_Required work_.
Repeat the lines that follow, leaving nothing out.
>> BEGIN Data provided
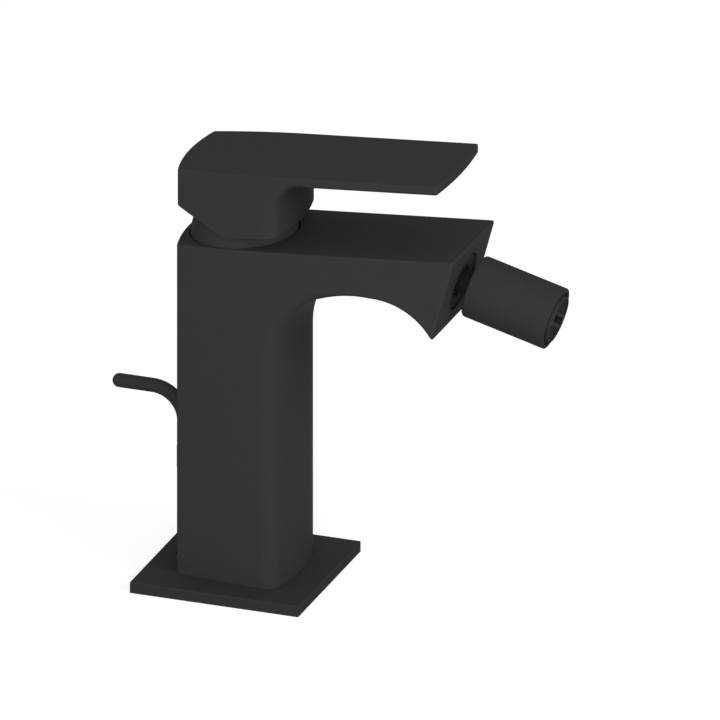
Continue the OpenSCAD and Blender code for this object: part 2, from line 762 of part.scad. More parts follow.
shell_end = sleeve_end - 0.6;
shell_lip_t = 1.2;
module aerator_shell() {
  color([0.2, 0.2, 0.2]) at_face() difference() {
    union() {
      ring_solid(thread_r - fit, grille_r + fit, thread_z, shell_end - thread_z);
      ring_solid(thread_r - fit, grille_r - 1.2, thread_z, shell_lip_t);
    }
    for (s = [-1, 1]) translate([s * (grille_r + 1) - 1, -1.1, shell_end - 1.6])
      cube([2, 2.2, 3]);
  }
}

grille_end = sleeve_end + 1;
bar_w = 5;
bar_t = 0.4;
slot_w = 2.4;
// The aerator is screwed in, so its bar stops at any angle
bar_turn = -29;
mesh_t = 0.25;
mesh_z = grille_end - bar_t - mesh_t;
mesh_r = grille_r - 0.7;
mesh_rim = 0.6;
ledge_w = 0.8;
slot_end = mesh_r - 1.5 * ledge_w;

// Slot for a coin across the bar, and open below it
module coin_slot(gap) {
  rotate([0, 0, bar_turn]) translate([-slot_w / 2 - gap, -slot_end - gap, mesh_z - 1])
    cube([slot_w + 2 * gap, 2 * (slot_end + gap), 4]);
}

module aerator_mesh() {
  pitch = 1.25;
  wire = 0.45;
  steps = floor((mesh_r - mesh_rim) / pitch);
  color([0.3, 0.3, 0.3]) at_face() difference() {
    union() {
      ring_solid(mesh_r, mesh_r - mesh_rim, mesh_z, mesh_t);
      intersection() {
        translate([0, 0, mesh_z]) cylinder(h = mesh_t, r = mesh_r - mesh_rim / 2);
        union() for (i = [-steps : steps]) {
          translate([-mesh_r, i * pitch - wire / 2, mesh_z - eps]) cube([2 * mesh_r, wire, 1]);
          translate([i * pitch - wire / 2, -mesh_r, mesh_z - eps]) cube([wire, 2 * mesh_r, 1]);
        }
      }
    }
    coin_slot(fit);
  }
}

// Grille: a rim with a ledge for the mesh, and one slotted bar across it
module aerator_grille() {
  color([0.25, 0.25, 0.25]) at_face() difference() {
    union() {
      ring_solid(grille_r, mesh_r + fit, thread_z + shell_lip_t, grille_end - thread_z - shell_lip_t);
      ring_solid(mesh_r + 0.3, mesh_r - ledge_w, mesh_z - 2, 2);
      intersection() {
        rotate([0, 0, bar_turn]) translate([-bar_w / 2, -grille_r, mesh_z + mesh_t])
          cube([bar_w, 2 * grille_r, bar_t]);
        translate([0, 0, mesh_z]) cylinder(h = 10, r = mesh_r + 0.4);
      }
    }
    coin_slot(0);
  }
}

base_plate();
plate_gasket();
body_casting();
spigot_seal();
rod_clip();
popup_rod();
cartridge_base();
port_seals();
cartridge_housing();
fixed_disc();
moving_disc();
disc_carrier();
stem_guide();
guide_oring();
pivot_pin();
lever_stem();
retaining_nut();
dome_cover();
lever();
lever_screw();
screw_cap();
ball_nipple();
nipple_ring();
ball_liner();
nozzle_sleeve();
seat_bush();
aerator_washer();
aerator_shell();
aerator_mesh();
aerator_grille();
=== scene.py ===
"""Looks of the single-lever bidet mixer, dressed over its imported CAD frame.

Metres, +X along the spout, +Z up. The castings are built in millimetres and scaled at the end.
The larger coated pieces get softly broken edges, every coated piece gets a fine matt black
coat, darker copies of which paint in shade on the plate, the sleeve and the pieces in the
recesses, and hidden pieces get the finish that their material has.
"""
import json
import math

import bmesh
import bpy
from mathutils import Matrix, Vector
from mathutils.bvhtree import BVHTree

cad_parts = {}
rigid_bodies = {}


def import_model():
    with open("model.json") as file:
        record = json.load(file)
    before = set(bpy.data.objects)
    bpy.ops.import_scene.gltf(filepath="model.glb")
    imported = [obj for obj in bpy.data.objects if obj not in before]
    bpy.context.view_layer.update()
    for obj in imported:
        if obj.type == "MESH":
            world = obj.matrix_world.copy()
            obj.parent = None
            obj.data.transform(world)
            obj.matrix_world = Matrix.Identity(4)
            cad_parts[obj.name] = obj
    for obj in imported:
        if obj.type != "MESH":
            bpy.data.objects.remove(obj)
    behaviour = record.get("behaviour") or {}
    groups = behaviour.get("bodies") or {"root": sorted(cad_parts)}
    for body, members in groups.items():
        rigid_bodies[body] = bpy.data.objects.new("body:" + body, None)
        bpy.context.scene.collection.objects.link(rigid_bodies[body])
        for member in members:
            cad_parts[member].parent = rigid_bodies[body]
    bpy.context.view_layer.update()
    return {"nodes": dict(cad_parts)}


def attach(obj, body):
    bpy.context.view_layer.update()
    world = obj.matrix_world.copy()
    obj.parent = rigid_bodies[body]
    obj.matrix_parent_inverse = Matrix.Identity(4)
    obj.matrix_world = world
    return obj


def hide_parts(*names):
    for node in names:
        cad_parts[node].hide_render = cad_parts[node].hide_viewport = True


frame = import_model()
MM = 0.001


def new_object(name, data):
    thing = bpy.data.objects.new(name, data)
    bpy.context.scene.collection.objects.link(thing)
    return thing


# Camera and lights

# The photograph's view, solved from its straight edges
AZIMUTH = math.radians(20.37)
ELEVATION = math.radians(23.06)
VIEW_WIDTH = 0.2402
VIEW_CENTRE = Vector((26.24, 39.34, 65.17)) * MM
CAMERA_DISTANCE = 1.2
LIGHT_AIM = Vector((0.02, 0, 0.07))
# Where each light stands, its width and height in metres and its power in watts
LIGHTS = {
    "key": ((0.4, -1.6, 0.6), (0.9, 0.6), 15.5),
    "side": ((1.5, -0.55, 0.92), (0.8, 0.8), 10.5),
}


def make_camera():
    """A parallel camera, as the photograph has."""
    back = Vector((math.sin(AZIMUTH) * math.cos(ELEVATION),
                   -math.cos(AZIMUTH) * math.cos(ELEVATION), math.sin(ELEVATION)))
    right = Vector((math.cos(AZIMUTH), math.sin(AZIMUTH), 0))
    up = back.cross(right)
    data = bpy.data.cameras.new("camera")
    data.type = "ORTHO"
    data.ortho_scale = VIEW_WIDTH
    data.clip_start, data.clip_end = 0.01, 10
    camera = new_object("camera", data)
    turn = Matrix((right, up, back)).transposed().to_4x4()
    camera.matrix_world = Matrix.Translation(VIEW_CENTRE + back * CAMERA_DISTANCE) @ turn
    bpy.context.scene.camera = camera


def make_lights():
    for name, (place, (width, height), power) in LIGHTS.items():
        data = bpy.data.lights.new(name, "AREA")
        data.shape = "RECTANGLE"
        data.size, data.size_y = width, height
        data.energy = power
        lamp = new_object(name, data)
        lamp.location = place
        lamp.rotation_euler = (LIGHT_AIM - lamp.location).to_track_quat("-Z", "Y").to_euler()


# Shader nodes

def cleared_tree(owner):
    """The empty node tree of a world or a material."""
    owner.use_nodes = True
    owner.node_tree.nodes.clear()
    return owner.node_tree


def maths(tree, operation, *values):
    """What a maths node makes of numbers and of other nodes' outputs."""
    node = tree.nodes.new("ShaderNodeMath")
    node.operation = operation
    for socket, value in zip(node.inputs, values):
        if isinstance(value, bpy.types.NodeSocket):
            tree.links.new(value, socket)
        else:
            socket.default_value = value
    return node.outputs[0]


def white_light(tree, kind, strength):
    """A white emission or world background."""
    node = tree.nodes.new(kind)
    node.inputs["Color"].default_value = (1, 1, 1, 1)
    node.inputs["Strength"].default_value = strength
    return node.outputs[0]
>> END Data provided
_Task solution_.
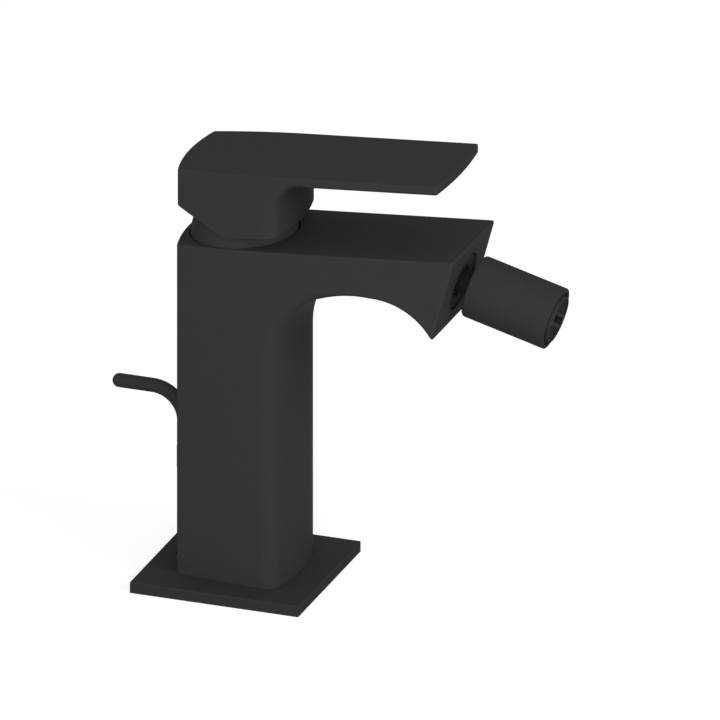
Continue the OpenSCAD and Blender code for this object: part 2, from line 762 of part.scad. More parts follow.
shell_end = sleeve_end - 0.6;
shell_lip_t = 1.2;
module aerator_shell() {
  color([0.2, 0.2, 0.2]) at_face() difference() {
    union() {
      ring_solid(thread_r - fit, grille_r + fit, thread_z, shell_end - thread_z);
      ring_solid(thread_r - fit, grille_r - 1.2, thread_z, shell_lip_t);
    }
    for (s = [-1, 1]) translate([s * (grille_r + 1) - 1, -1.1, shell_end - 1.6])
      cube([2, 2.2, 3]);
  }
}

grille_end = sleeve_end + 1;
bar_w = 5;
bar_t = 0.4;
slot_w = 2.4;
// The aerator is screwed in, so its bar stops at any angle
bar_turn = -29;
mesh_t = 0.25;
mesh_z = grille_end - bar_t - mesh_t;
mesh_r = grille_r - 0.7;
mesh_rim = 0.6;
ledge_w = 0.8;
slot_end = mesh_r - 1.5 * ledge_w;

// Slot for a coin across the bar, and open below it
module coin_slot(gap) {
  rotate([0, 0, bar_turn]) translate([-slot_w / 2 - gap, -slot_end - gap, mesh_z - 1])
    cube([slot_w + 2 * gap, 2 * (slot_end + gap), 4]);
}

module aerator_mesh() {
  pitch = 1.25;
  wire = 0.45;
  steps = floor((mesh_r - mesh_rim) / pitch);
  color([0.3, 0.3, 0.3]) at_face() difference() {
    union() {
      ring_solid(mesh_r, mesh_r - mesh_rim, mesh_z, mesh_t);
      intersection() {
        translate([0, 0, mesh_z]) cylinder(h = mesh_t, r = mesh_r - mesh_rim / 2);
        union() for (i = [-steps : steps]) {
          translate([-mesh_r, i * pitch - wire / 2, mesh_z - eps]) cube([2 * mesh_r, wire, 1]);
          translate([i * pitch - wire / 2, -mesh_r, mesh_z - eps]) cube([wire, 2 * mesh_r, 1]);
        }
      }
    }
    coin_slot(fit);
  }
}

// Grille: a rim with a ledge for the mesh, and one slotted bar across it
module aerator_grille() {
  color([0.25, 0.25, 0.25]) at_face() difference() {
    union() {
      ring_solid(grille_r, mesh_r + fit, thread_z + shell_lip_t, grille_end - thread_z - shell_lip_t);
      ring_solid(mesh_r + 0.3, mesh_r - ledge_w, mesh_z - 2, 2);
      intersection() {
        rotate([0, 0, bar_turn]) translate([-bar_w / 2, -grille_r, mesh_z + mesh_t])
          cube([bar_w, 2 * grille_r, bar_t]);
        translate([0, 0, mesh_z]) cylinder(h = 10, r = mesh_r + 0.4);
      }
    }
    coin_slot(0);
  }
}

base_plate();
plate_gasket();
body_casting();
spigot_seal();
rod_clip();
popup_rod();
cartridge_base();
port_seals();
cartridge_housing();
fixed_disc();
moving_disc();
disc_carrier();
stem_guide();
guide_oring();
pivot_pin();
lever_stem();
retaining_nut();
dome_cover();
lever();
lever_screw();
screw_cap();
ball_nipple();
nipple_ring();
ball_liner();
nozzle_sleeve();
seat_bush();
aerator_washer();
aerator_shell();
aerator_mesh();
aerator_grille();
=== scene.py ===
"""Looks of the single-lever bidet mixer, dressed over its imported CAD frame.

Metres, +X along the spout, +Z up. The castings are built in millimetres and scaled at the end.
The larger coated pieces get softly broken edges, every coated piece gets a fine matt black
coat, darker copies of which paint in shade on the plate, the sleeve and the pieces in the
recesses, and hidden pieces get the finish that their material has.
"""
import json
import math

import bmesh
import bpy
from mathutils import Matrix, Vector
from mathutils.bvhtree import BVHTree

cad_parts = {}
rigid_bodies = {}


def import_model():
    with open("model.json") as file:
        record = json.load(file)
    before = set(bpy.data.objects)
    bpy.ops.import_scene.gltf(filepath="model.glb")
    imported = [obj for obj in bpy.data.objects if obj not in before]
    bpy.context.view_layer.update()
    for obj in imported:
        if obj.type == "MESH":
            world = obj.matrix_world.copy()
            obj.parent = None
            obj.data.transform(world)
            obj.matrix_world = Matrix.Identity(4)
            cad_parts[obj.name] = obj
    for obj in imported:
        if obj.type != "MESH":
            bpy.data.objects.remove(obj)
    behaviour = record.get("behaviour") or {}
    groups = behaviour.get("bodies") or {"root": sorted(cad_parts)}
    for body, members in groups.items():
        rigid_bodies[body] = bpy.data.objects.new("body:" + body, None)
        bpy.context.scene.collection.objects.link(rigid_bodies[body])
        for member in members:
            cad_parts[member].parent = rigid_bodies[body]
    bpy.context.view_layer.update()
    return {"nodes": dict(cad_parts)}


def attach(obj, body):
    bpy.context.view_layer.update()
    world = obj.matrix_world.copy()
    obj.parent = rigid_bodies[body]
    obj.matrix_parent_inverse = Matrix.Identity(4)
    obj.matrix_world = world
    return obj


def hide_parts(*names):
    for node in names:
        cad_parts[node].hide_render = cad_parts[node].hide_viewport = True


frame = import_model()
MM = 0.001


def new_object(name, data):
    thing = bpy.data.objects.new(name, data)
    bpy.context.scene.collection.objects.link(thing)
    return thing


# Camera and lights

# The photograph's view, solved from its straight edges
AZIMUTH = math.radians(20.37)
ELEVATION = math.radians(23.06)
VIEW_WIDTH = 0.2402
VIEW_CENTRE = Vector((26.24, 39.34, 65.17)) * MM
CAMERA_DISTANCE = 1.2
LIGHT_AIM = Vector((0.02, 0, 0.07))
# Where each light stands, its width and height in metres and its power in watts
LIGHTS = {
    "key": ((0.4, -1.6, 0.6), (0.9, 0.6), 15.5),
    "side": ((1.5, -0.55, 0.92), (0.8, 0.8), 10.5),
}


def make_camera():
    """A parallel camera, as the photograph has."""
    back = Vector((math.sin(AZIMUTH) * math.cos(ELEVATION),
                   -math.cos(AZIMUTH) * math.cos(ELEVATION), math.sin(ELEVATION)))
    right = Vector((math.cos(AZIMUTH), math.sin(AZIMUTH), 0))
    up = back.cross(right)
    data = bpy.data.cameras.new("camera")
    data.type = "ORTHO"
    data.ortho_scale = VIEW_WIDTH
    data.clip_start, data.clip_end = 0.01, 10
    camera = new_object("camera", data)
    turn = Matrix((right, up, back)).transposed().to_4x4()
    camera.matrix_world = Matrix.Translation(VIEW_CENTRE + back * CAMERA_DISTANCE) @ turn
    bpy.context.scene.camera = camera


def make_lights():
    for name, (place, (width, height), power) in LIGHTS.items():
        data = bpy.data.lights.new(name, "AREA")
        data.shape = "RECTANGLE"
        data.size, data.size_y = width, height
        data.energy = power
        lamp = new_object(name, data)
        lamp.location = place
        lamp.rotation_euler = (LIGHT_AIM - lamp.location).to_track_quat("-Z", "Y").to_euler()


# Shader nodes

def cleared_tree(owner):
    """The empty node tree of a world or a material."""
    owner.use_nodes = True
    owner.node_tree.nodes.clear()
    return owner.node_tree


def maths(tree, operation, *values):
    """What a maths node makes of numbers and of other nodes' outputs."""
    node = tree.nodes.new("ShaderNodeMath")
    node.operation = operation
    for socket, value in zip(node.inputs, values):
        if isinstance(value, bpy.types.NodeSocket):
            tree.links.new(value, socket)
        else:
            socket.default_value = value
    return node.outputs[0]


def white_light(tree, kind, strength):
    """A white emission or world background."""
    node = tree.nodes.new(kind)
    node.inputs["Color"].default_value = (1, 1, 1, 1)
    node.inputs["Strength"].default_value = strength
    return node.outputs[0]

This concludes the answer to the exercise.